Their issue: I used the word "Calder-inspired" to describe my mobiles on Etsy, and in so doing I infringed their intellectual property: Not by my designs, not by my mobiles, but because I used the word "Calder".

As a result, all 44 listings of my 100% original artwork on my Etsy site were automatically deactivated. 

Why All Artists Should Be Concerned 
The Calder Foundation holds a variety of trademarks that all basically make the same claim across a number of classes of goods. The description for that trademark states: "The literal element of the mark consists of CALDER. The mark consists of standard characters, without claim to any particular font, style, size, or color."

In other words, using the letters "C A L D E R" in a way the Calder Foundation deems is inappropriate is - in the Calder Foundation's estimation - a trademark violation. In my case, using the term "Calder-inspired" was just such an alleged violation, and thus every listing in my entire Etsy site was deactivated.

Take a moment to think of the ramifications to artists in any medium if an organization can create trademarks as general and wide-reaching as this one. If the very act of identifying something you have created with your own hands as "inspired by xyz" can get you shut down, there's a huge problem here.

Why I'm Disappointed in the Calder Foundation 
The actions of the Calder Foundation in this instance would seem to be in stark contrast to spirit with which Calder himself lived. See, Calder was a great collaborator, drawing inspiration from and working with some of the great artistic minds of the 20th century. His life represents the best of artists working together, sharing ideas, and riffing on one another. Indeed, Calder himself took the colors and shapes of Mondrian's artwork to bring his version of kinetic sculpture into being. Did the Mondrian Foundation slap an IP infringement claim on Calder? Obviously not.

Look, in instances wherein an unaffiliated entity is attempting to represent their work as an original piece of Calder artwork, I can absolutely understand the need for an IP crackdown. Additionally, in instances whereby an unaffiliated entity is attempting to profit from an association with the Calder legacy, I also can understand the need for legal intervention. I was doing neither. 

What Does Calder Have to Do with the Mediterranean Diet 
Calder has come to be synonymous with modern mobiles and kinetic sculptures. Although many other contemporaries of Calder's, including Duchamp, Man Ray, Giacometti, Munari, Lichtenstein, Tinguely, Le Parc were making "mobiles" and kinetic sculptures, his is the name most associated with mobiles. A quick review of Google search keywords proves how dominant he is as a category definer.

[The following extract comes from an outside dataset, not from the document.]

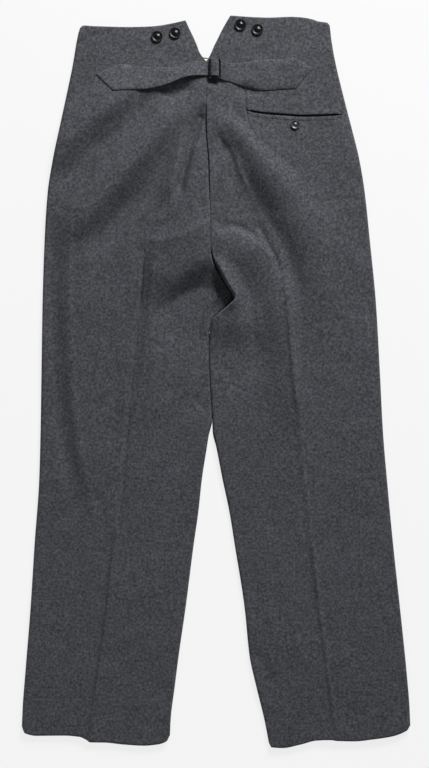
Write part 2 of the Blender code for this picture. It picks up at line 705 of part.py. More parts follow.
def add_pocket():
    """The two jets, each a folded strip along one lip of the hip pocket's mouth."""
    x = np.linspace(POCKET_MOUTH[0].x, POCKET_MOUTH[-1].x, JET_COLUMNS)
    mouth = read(POCKET_MOUTH, x, "y")
    inward = ease((x - x[0]) / JET_TAPER) * ease((x[-1] - x) / JET_TAPER)
    taper = JET_END_WIDTH + (1 - JET_END_WIDTH) * inward

    def floor(x, y):
        return back_height(x, y, "right") + SEAM_GAP

    high = mouth + MOUTH_HALF_GAP
    add_flat_strip("pocket_upper_jet", x, high, high + UPPER_JET_WIDTH * taper, floor, JET_CLOTH, WOOL)
    low = mouth - MOUTH_HALF_GAP
    add_flat_strip("pocket_lower_jet", x, low - LOWER_JET_WIDTH * taper, low, floor, JET_CLOTH, WOOL)


def add_hidden_pieces():
    """Inside the waist: the cotton facings along the front's top edge, and the strip behind the fly."""
    rest = CLOTH + SEAM_GAP
    for side, first, last in FACING_ENDS:
        x = np.linspace(first, last, 9)
        top = read(FRONT_TOP, x, "y") - FACING_BELOW_EDGE
        add_flat_strip(
            f"waist_facing_{side}", x, top - FACING_DEPTH, top, lambda x, y: 0.0 * x + rest, FACING_CLOTH, COTTON
        )
    x = np.linspace(FLY_LEFT, FLY_RIGHT, 3)
    low, high = np.full_like(x, FLY_BOTTOM), np.full_like(x, FLY_TOP)
    add_flat_strip("fly_underlap", x, low, high, lambda x, y: 0.0 * x + rest, CLOTH, WOOL)


def main():
    for leftover in list(bpy.data.objects):
        bpy.data.objects.remove(leftover)
    for side in ("left", "right"):
        add_wall(f"front_{side}", *front_panel(side), WOOL)
    for side in ("left", "right"):
        add_wall(f"back_{side}", *back_panel(side), WOOL)
    add_hidden_pieces()
    add_left_strap()
    add_right_strap()
    add_buckle()
    for button in BUTTONS:
        add_button(button)
    add_pocket()


main()
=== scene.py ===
# %% [markdown]
# # High-backed wool trousers, laid flat with the back up
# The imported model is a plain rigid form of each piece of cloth, with the buttons and the buckle. This lesson
# gives every piece its looks: milled wool with a short nap, creases and seams, glossy buttons, an enamelled
# buckle, and the threads. The first cell loads the model. Nothing else is read from disk.

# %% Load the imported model
from collections import namedtuple

import bpy
import numpy as np
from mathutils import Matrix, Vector


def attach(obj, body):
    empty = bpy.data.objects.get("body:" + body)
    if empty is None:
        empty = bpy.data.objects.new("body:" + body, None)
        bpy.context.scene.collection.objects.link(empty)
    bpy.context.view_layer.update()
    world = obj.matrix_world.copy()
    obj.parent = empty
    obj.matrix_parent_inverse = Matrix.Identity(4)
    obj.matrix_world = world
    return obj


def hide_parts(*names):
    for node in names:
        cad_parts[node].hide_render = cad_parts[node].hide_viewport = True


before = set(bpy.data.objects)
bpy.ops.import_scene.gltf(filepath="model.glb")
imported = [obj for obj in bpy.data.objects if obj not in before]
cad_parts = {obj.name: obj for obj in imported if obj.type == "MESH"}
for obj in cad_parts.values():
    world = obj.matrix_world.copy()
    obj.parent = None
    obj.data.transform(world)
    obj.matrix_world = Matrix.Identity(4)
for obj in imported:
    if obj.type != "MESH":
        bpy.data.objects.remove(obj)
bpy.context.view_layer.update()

MM = 0.001  # sizes and places below are millimetres, and meshes are metres

# %% [markdown]
# ## Camera
# The trousers were photographed from straight above, with the waist at the top. One pixel of the photo is
# 1.5 mm on the table, so the picture's 768 pixels are 1.152 m. A camera 2.2 m up is a usual height for such
# a picture. Its lens follows from the height, the sensor and the length that the picture has to take in.

# %% Camera
PIXEL = 1.5
PICTURE_HEIGHT = 768
VIEW_CENTRE = (-2.4, -4.2)
CAMERA_HEIGHT = 2200.0
CLOTH_LEVEL = 5.0  # the height at which one pixel is PIXEL wide
SENSOR = 36.0

camera_data = bpy.data.cameras.new("overhead_camera")
camera_data.sensor_width = SENSOR
camera_data.lens = SENSOR * (CAMERA_HEIGHT - CLOTH_LEVEL) / (PICTURE_HEIGHT * PIXEL)
camera = bpy.data.objects.new("overhead_camera", camera_data)
camera.location = (VIEW_CENTRE[0] * MM, VIEW_CENTRE[1] * MM, CAMERA_HEIGHT * MM)
bpy.context.scene.collection.objects.link(camera)
bpy.context.scene.camera = camera
print(f"lens {camera_data.lens:.1f} mm")

# %% [markdown]
# ## Light
# A folded or creased cloth shows its form only when the light comes in low from one side. In the photo the
# slopes that face the waist and the right are bright, so the main softbox stands beyond the waist, at the
# upper right, 28 degrees above the table. A weak softbox at the hems and a weak dome keep the shadows grey.

# %% Softboxes and dome
def hex_colour(code):
    """Linear colour of an sRGB code: c / 12.92 for dark channels, ((c + 0.055) / 1.055) ** 2.4 for others."""
    channels = np.array([int(code[i : i + 2], 16) for i in (1, 3, 5)]) / 255.0
    linear = np.where(channels <= 0.04045, channels / 12.92, ((channels + 0.055) / 1.055) ** 2.4)
    return (*linear.tolist(), 1.0)


def add_softbox(name, place, aim, size, watts):
    """A rectangular area light at place that faces aim, both in metres."""
    light = bpy.data.lights.new(name, "AREA")
    light.shape = "RECTANGLE"
    light.size, light.size_y = size
    light.energy = watts
    lamp = bpy.data.objects.new(name, light)
    lamp.location = place
    lamp.rotation_euler = (Vector(aim) - Vector(place)).to_track_quat("-Z", "Y").to_euler()
    bpy.context.scene.collection.objects.link(lamp)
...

So, when I say my mobiles are "Calder-inspired," it's a way of referencing a genre of kinetic sculpture; a categorical distinction rather than any claim that I'm somehow Calder or passing my work off as Calder's. Using that phrase is also a way to help people find contemporary makers of modern mobiles in that style.

To indicate a mobile is "Calder-inspired" is similar to talking about the "Mediterranean diet." When one talks about the Mediterranean diet, we immediately think of a way of eating that includes certain healthy foods. Yet we don't believe any one country in the Mediterranean has specific IP rights to those foods themselves. Greece isn't slapping IP suits on Canadians for eating more legumes and fish, right? 

So What Happened? 
As of this moment, all 44 of my original designs on Etsy are still deactivated. In the spirit of literal compliance, I removed all mention of Calder excepting a disclaimer used across my site:

"Please note: I take great inspiration from Alexander Calder. I am motivated by his love of and mastery with mobiles. I am, however, in NO WAY AFFILIATED with Alexander Calder or the Calder Foundation. All artwork found here is ©Mark Leary."

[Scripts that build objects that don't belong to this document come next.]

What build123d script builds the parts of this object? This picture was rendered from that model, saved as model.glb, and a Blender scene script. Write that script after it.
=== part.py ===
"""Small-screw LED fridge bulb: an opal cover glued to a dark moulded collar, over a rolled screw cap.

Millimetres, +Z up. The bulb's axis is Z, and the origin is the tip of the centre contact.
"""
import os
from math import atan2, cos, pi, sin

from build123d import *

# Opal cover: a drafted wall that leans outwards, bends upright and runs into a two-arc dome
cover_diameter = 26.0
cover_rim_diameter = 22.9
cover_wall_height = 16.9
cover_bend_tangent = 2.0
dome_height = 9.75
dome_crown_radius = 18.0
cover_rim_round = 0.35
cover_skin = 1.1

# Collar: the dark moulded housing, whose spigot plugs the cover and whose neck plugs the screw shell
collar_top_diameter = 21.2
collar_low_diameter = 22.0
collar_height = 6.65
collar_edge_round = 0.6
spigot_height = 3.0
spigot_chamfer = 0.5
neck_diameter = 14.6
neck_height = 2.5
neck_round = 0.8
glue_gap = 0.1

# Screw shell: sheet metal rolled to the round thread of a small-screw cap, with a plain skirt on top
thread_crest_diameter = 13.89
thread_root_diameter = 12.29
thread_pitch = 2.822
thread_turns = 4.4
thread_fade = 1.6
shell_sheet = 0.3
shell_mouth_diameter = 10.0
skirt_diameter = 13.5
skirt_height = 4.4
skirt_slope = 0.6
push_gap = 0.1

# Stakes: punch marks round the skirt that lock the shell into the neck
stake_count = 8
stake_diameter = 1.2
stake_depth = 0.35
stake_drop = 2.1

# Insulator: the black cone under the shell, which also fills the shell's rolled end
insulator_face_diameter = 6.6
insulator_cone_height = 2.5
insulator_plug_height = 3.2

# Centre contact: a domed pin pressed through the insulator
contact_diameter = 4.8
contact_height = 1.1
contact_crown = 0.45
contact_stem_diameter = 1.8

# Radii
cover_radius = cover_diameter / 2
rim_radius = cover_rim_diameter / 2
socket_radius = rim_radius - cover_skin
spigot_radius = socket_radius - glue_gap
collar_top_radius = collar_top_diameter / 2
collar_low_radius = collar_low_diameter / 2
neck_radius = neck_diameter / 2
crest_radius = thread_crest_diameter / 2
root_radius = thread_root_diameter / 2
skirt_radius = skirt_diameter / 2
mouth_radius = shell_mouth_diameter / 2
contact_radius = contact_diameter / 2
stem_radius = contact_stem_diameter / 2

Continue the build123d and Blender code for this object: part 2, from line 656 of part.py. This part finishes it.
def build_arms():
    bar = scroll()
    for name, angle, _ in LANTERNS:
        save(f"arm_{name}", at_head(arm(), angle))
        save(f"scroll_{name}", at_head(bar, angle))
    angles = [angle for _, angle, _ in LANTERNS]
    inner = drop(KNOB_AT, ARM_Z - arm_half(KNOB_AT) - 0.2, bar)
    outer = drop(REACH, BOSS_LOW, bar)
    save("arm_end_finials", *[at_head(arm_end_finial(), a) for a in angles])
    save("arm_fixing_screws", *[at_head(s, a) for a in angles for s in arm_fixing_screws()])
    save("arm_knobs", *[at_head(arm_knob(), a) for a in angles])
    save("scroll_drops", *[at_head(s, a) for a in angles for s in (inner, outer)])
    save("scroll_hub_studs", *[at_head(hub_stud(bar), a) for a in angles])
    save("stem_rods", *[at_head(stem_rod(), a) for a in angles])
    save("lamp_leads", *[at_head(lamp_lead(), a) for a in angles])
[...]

How long will it take the legal teams at Etsy and the Calder Foundation to reverse the claim and allow me to reactivate my listings? Who knows.

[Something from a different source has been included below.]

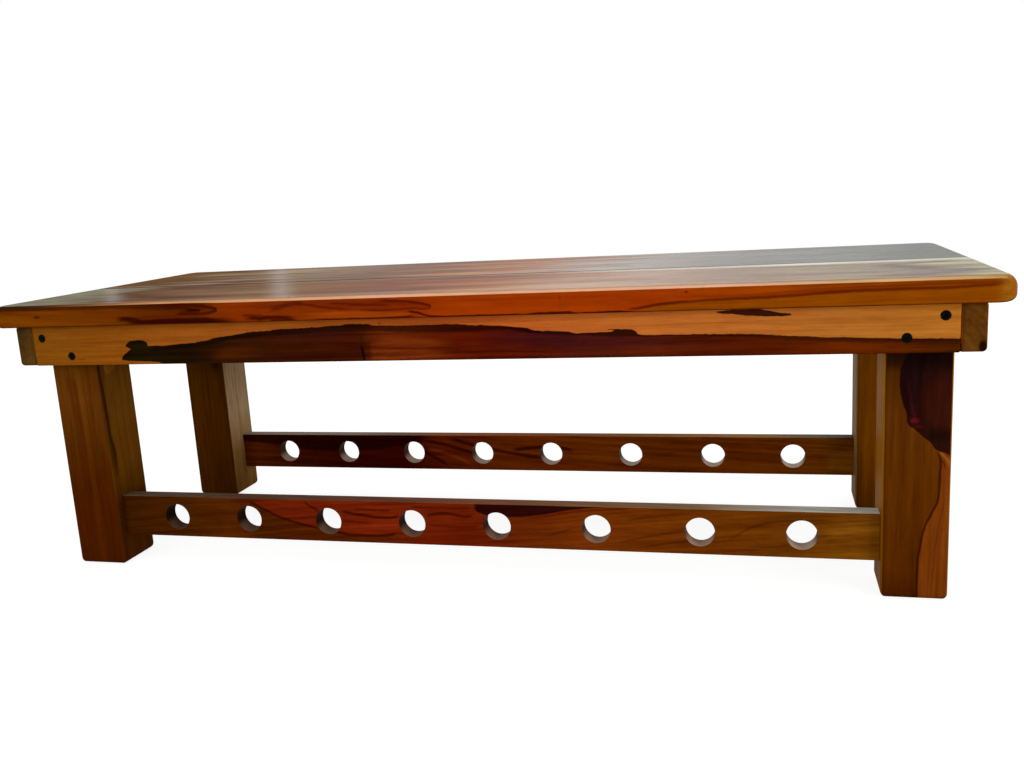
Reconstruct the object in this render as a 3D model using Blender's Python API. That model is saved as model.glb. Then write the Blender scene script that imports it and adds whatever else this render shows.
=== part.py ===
"""Low yoga bench of solid planks, in metres, +Z up, front towards -Y.

Two seat boards lie on a frame of four aprons that wrap four square legs. Each lower rail is tenoned into
a pair of legs and has a row of round holes bored through it, so that a rod or strap can pass from the front
rail to the rear one. The aprons are screwed to the legs, and cleats and a cross batten hold the seat boards
from below. The origin is on the floor under the middle of the frame.
"""

import math

import bmesh
import bpy
from mathutils import Matrix, Vector

# Clearance between pieces that touch, and how far a cutter runs past the face it cuts
FIT_GAP = 0.0003
CUT_OVERRUN = 0.004

# Frame of aprons, measured over its outer faces
FRAME_LENGTH = 1.000
FRAME_WIDTH = 0.366
APRON_HEIGHT = 0.045
LONG_APRON_THICKNESS = 0.022
END_APRON_THICKNESS = 0.022
APRON_EDGE_RADIUS = 0.0015
END_APRON_EDGE_RADIUS = 0.003

# Seat boards, which reach over the frame by one overhang in front and behind and by their own at each end
SEAT_OVERHANG = 0.017
SEAT_LEFT_OVERHANG = 0.017
SEAT_RIGHT_OVERHANG = 0.021
SEAT_THICKNESS = 0.024
FRONT_BOARD_WIDTH = 0.178
SEAM_GAP = 0.0008
SEAT_CORNER_RADIUS = 0.018
SEAM_CORNER_RADIUS = 0.003
SEAT_END_EDGE_RADIUS = 0.012
SEAT_END_UNDER_RADIUS = 0.006
SEAT_LONG_EDGE_RADIUS = 0.0040
SEAT_LONG_UNDER_RADIUS = 0.0020
SEAM_EDGE_RADIUS = 0.0012

# Legs
LEG_SIZE = 0.060
LEG_LENGTH = 0.2877
LEG_EDGE_RADIUS = 0.004
FOOT_EDGE_RADIUS = 0.005
LEG_TOP_EDGE_RADIUS = 0.0005

# Lower rails, their holes and tenons
RAIL_HEIGHT = 0.048
RAIL_THICKNESS = 0.019
RAIL_ABOVE_FLOOR = 0.0335
RAIL_SETBACK = 0.0105
RAIL_EDGE_RADIUS = 0.002
HOLE_DIAMETER = 0.030
HOLE_RIM = 0.0012
HOLE_SIDES = 24
# Places of the hand-marked holes, as shares of half the clear length between two legs
HOLE_PLACE_SHARES = (-0.830, -0.610, -0.377, -0.142, 0.086, 0.340, 0.592, 0.828)
TENON_LENGTH = 0.030
TENON_THICKNESS = 0.010
TENON_HEIGHT = 0.032
TENON_EDGE_RADIUS = 0.0008
GLUE_SPACE = 0.0010

# Cleats inside the aprons and the batten across the middle
CLEAT_THICKNESS = 0.018
CLEAT_HEIGHT = 0.018
BATTEN_WIDTH = 0.060
CLEAT_EDGE_RADIUS = 0.0010

# Countersunk screws: the apron ones show, the others are underneath
SCREW_SIDES = 10
HEAD_RECESS = 0.0004
APRON_SCREW = {"length": 0.045, "head": 0.0090, "shank": 0.0042, "cone": 0.0028, "tip": 0.0045}
SEAT_SCREW = {"length": 0.034, "head": 0.0080, "shank": 0.0038, "cone": 0.0025, "tip": 0.0040}
CLEAT_SCREW = {"length": 0.032, "head": 0.0080, "shank": 0.0038, "cone": 0.0025, "tip": 0.0040}
# Apron screws, a diagonal pair at each leg: distance in from the leg's outer face as a share of the leg's
# width, and distance below the apron's top edge as a share of its height
LEFT_SCREW_SHARES = ((0.19, 0.315), (0.78, 0.770))
RIGHT_SCREW_SHARES = ((0.21, 0.260), (0.735, 0.690))
END_SCREW_SHARES = ((0.20, 0.740), (0.76, 0.280))
# Screw places along the cleats, as shares of half the cleat's length
LONG_CLEAT_SEAT_SHARES = (-0.86, 0.02, 0.88)
LONG_CLEAT_SIDE_SHARES = (-0.60, 0.14, 0.64)
END_CLEAT_SEAT_SHARES = (-0.72, 0.72)
END_CLEAT_SIDE_SHARES = (-0.35, 0.35)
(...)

I'm certain it'll all get worked out and soon enough this will be a distant memory. But today, honestly, it's just sad. I've been inspired by Calder for years. It's surreal that the foundation that represents the man whose work I have advocated for, educated about, and drawn positive attention to for over a decade is now attacking me. And doing it all without any personal contact.

As I shared with the legal reps at the CF, this action does a disservice to Calder - who will now not receive his due credit for his inspiration; disappointing given - in even just one small example - how many hundreds of people I’ve introduced to his work that may have never heard of him or his work. Definitely evidence of a once-good intention gone wrong.

The legal representative of the Calder Foundation could've easily contacted me. All of my contact information is on the Etsy site. If there was a legitimate concern, they could've shared it with me and we could've worked together to resolve, quickly and in good will. Instead they chose to file a claim against me that - in the span of a nanosecond - shut down my business at the beginning of the holiday season.

It just doesn't leave a good taste or speak well of those who would attempt to elevate one at the expense of many - a position that I would guess the artist himself would be opposed to.